**What to work on**: In the records that follow, the lines from the one containing "Write part 2" to the one containing "return float(np.interp(-x, -xs, shares))", inclusive, are to be given again exactly.

**Information shown**:
────────────────────
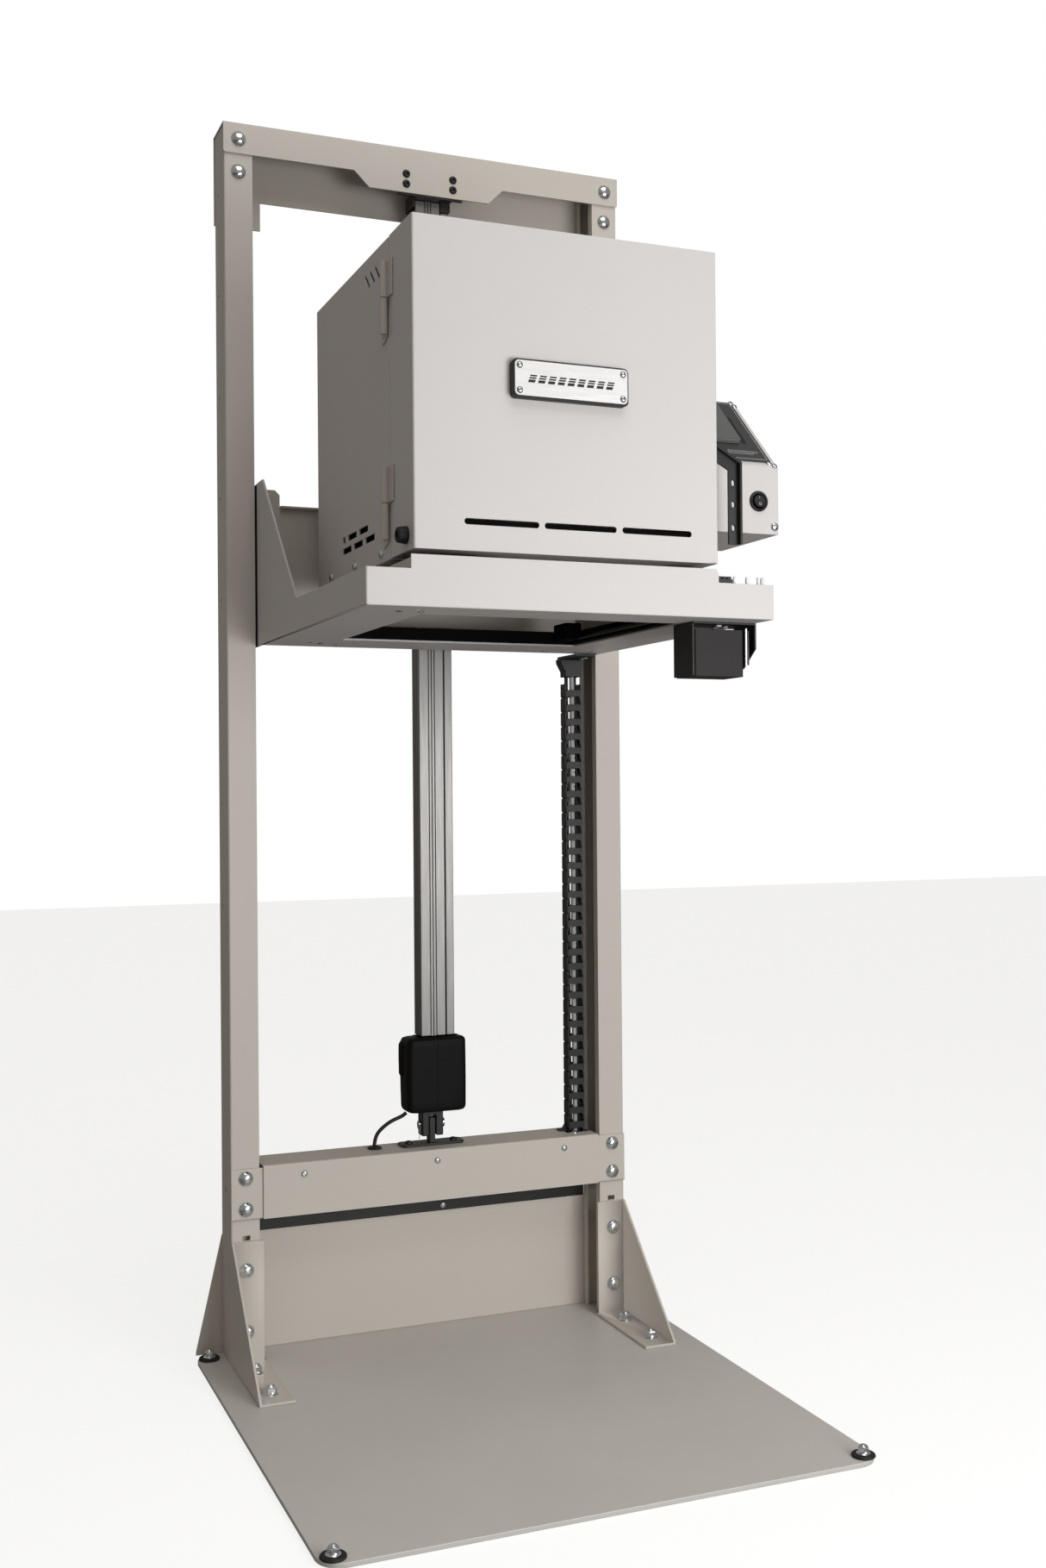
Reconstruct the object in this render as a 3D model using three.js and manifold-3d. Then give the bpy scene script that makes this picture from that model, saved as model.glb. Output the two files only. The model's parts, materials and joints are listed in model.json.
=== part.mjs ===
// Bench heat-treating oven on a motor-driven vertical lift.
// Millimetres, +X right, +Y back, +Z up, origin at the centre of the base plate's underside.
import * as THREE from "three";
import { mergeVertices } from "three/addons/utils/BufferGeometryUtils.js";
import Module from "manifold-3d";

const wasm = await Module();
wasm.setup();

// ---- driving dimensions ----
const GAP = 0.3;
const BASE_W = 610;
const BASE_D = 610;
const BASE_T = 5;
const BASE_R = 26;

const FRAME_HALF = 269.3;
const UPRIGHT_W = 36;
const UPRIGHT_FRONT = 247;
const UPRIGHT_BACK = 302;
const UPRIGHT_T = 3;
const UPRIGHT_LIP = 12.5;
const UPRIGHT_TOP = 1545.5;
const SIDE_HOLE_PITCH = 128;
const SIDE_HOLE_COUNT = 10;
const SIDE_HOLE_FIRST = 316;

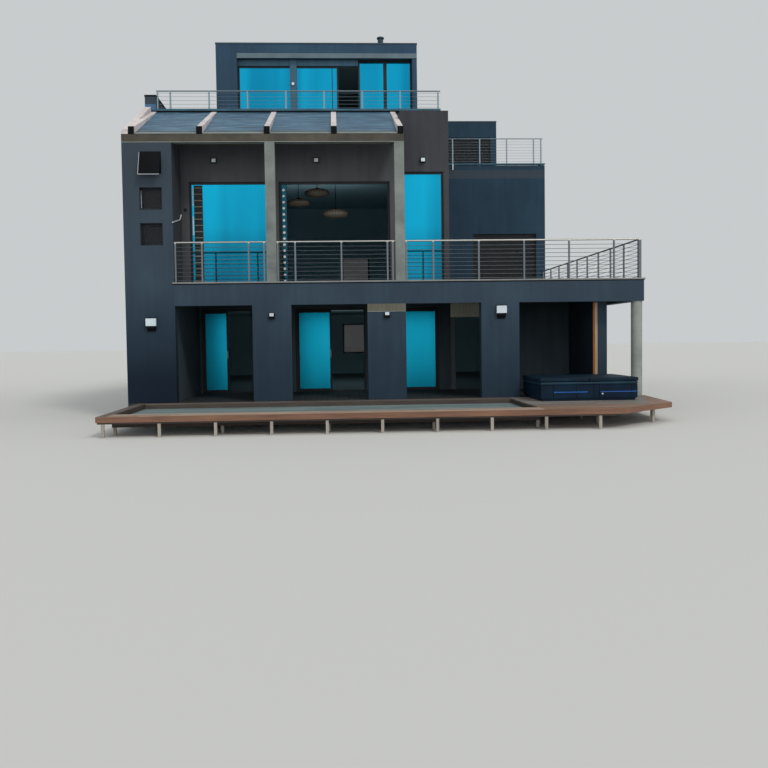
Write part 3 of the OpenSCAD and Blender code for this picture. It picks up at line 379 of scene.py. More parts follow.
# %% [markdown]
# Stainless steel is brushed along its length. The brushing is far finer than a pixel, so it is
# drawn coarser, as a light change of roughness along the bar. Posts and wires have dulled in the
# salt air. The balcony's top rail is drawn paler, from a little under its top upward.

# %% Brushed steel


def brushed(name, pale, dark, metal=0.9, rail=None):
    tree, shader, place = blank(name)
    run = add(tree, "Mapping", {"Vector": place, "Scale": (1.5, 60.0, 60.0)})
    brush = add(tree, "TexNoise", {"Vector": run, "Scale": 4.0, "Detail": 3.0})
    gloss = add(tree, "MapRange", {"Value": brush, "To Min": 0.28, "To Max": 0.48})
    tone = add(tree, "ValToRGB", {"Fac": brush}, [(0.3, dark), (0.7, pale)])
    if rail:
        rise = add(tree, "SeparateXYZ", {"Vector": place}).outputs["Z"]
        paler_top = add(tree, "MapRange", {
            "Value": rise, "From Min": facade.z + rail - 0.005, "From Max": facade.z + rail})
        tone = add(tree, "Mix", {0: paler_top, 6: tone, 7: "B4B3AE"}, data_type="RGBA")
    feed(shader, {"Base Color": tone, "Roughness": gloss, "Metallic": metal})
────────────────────
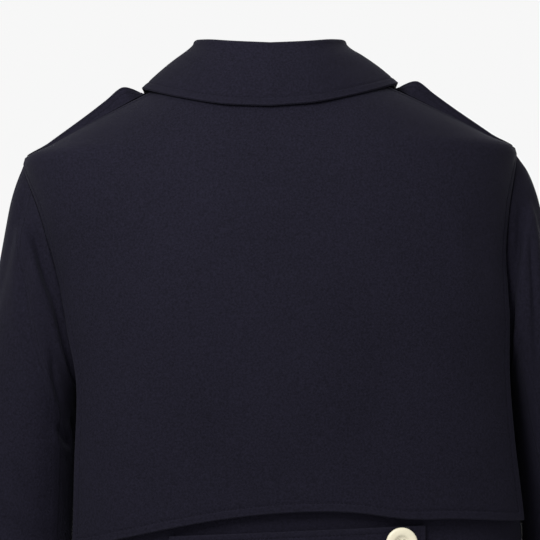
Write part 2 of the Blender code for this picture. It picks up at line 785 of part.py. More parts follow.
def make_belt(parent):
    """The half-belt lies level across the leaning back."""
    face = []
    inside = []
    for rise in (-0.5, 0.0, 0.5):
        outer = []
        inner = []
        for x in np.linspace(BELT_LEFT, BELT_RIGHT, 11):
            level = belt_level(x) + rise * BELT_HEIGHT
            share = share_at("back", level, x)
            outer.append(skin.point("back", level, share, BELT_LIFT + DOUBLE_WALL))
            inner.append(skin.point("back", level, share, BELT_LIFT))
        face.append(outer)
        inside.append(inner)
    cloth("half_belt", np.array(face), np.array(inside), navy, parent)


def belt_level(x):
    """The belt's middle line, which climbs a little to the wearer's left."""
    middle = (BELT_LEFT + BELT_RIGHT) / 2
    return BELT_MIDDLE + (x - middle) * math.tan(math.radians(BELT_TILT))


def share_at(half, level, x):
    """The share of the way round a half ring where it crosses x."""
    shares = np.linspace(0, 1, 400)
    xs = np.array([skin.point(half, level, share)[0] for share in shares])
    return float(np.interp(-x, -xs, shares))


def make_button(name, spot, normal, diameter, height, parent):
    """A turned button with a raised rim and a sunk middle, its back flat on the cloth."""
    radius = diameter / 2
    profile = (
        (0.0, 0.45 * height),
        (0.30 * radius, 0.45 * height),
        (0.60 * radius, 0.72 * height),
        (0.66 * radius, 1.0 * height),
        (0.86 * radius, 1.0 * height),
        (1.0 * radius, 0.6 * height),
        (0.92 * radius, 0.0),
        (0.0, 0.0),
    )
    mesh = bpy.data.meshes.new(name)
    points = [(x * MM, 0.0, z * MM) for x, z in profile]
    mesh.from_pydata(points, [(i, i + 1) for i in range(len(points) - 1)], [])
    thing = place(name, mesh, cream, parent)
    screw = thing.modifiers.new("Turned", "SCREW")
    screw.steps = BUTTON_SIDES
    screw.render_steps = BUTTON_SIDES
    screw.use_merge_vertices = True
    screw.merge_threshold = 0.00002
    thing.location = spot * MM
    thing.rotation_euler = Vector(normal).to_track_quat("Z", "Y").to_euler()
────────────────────
**Full solution**:
Write part 2 of the Blender code for this picture. It picks up at line 785 of part.py. More parts follow.
def make_belt(parent):
    """The half-belt lies level across the leaning back."""
    face = []
    inside = []
    for rise in (-0.5, 0.0, 0.5):
        outer = []
        inner = []
        for x in np.linspace(BELT_LEFT, BELT_RIGHT, 11):
            level = belt_level(x) + rise * BELT_HEIGHT
            share = share_at("back", level, x)
            outer.append(skin.point("back", level, share, BELT_LIFT + DOUBLE_WALL))
            inner.append(skin.point("back", level, share, BELT_LIFT))
        face.append(outer)
        inside.append(inner)
    cloth("half_belt", np.array(face), np.array(inside), navy, parent)


def belt_level(x):
    """The belt's middle line, which climbs a little to the wearer's left."""
    middle = (BELT_LEFT + BELT_RIGHT) / 2
    return BELT_MIDDLE + (x - middle) * math.tan(math.radians(BELT_TILT))


def share_at(half, level, x):
    """The share of the way round a half ring where it crosses x."""
    shares = np.linspace(0, 1, 400)
    xs = np.array([skin.point(half, level, share)[0] for share in shares])
    return float(np.interp(-x, -xs, shares))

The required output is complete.